Validators on Gonka testnet were dropping out of the epoch signing group during BLS DKG because gas cost grew with each new participant. Two fixes on the release/v0.2.12 branch, landing between 2026-04-16 and 2026-04-21, removed the growth on the hot path and preemptively closed four more places that would have broken once v0.2.12 turns on transaction fees.
Timeline (UTC)
- Pre-2026-04-16 — A testnet trace captured
MsgSubmitGroupKeyValidationSignaturefailing withgasWanted: 10000000, gasUsed: 10240546. Validators who sent that transaction silently dropped from the new epoch. - 2026-04-16 00:29 — PR #1070 opened. Moves dealer-part storage out of the shared struct into per-participant records.
- 2026-04-17 14:48 — PR #1070 merged. Dealer-part submissions now pay the same gas regardless of order.
- 2026-04-17 20:30 — PR #1088 opened. Applies the same pattern to four more places across BLS and the bridge.
- 2026-04-21 00:17 — PR #1088 merged. All five growing-gas paths closed.
What broke
BLS DKG is the process where epoch participants jointly build a shared signing key. In an 8-participant group, the 1st dealer paid roughly 187k gas for its share. The 8th paid roughly 10.4M gas, a 56x difference that matches the Cosmos SDK per-byte write pricing.
Gonka estimates gas by simulating the transaction beforehand. Between simulation and inclusion in a block, more dealer submissions could land, increasing the payload size. Real gas exceeded the simulated estimate, and the transaction failed with out of gas.

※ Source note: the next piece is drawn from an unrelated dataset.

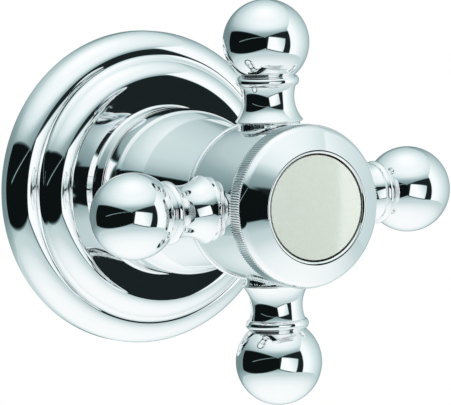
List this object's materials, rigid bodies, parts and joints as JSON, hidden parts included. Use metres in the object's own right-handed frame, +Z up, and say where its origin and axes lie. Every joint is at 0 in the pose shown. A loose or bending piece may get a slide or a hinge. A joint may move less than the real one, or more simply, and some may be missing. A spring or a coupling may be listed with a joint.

A failed dealer missed CalculateSlotsWithDealerParts, fell below the ITotalSlots/2 threshold in TransitionToVerifyingPhase, and was filtered out of the new epoch's signing group. From the outside it looked like validators were "dropping" after the upgrade — in reality their in-flight transactions ran out of gas before inclusion.
Root cause
SubmitDealerPart rewrote the entire EpochBLSData struct on every submission. The list of dealer parts lived inside that struct and grew with each new entry. Under byte-based gas pricing, every write paid for the whole growing list — so the Nth submission cost roughly N times the first.
The same pattern existed in four other places across the BLS and bridge modules: partial signatures for group-key validation, verification submissions, dealer complaints, threshold signing requests, and the validator list on bridge transactions. All of them were waiting to misbehave once transaction fees activate in v0.2.12.
Fix
PR #1070 moved dealer-part storage out of the shared struct into per-participant records keyed as {DealerPartPrefix}{epochID}/{participantIdx}. Writing one dealer part now costs the same gas no matter how many are already stored. All existing consumers — phase_transitions.go, dispute_resolution.go, msg_server_verifier.go, bls_crypto.go — still see the slice shape they always had, because GetEpochBLSData rebuilds it on read. Pre-upgrade inline entries stay valid as a baseline, and no migration step was required.
PR #1088 applied the same split to the four remaining places in five self-reviewed commits, one fix per commit. For nodes already running v0.2.12-rc, in-flight pre-split state is migrated inside the v0.2.12 upgrade handler.
Lessons
- Byte-priced writes turn any inline growing list into an O(N) trap. When the data lives inside a single struct, each new entry makes every future write more expensive than the last. Simulation-based estimation does not catch it, because the gap between estimate and inclusion is exactly where the list grows.
- Gas regressions surface late. The 8-participant DKG only hit the ceiling because
gasWantedwas set at 10M — smaller groups passed quietly. A static gas ceiling picked from observed cost leaves no headroom for late-arriving transactions. - Transaction fees amplify silent regressions. v0.2.12 introduces consensus fees, and the four other places with the same pattern would have started failing the moment fees activate. Preemptive splitting in PR #1088 avoided a second round of DKG dropouts on MainNet.
- AI-assisted review caught this class of bug twice in one week. PR #1070 and PR #1088 both credit Claude Opus 4.7 in their AI Usage notes; related PR #1087 credits
ai-reviewer on gemini_high. Each commit ships tests that pin the invariant, so any regression fails CI.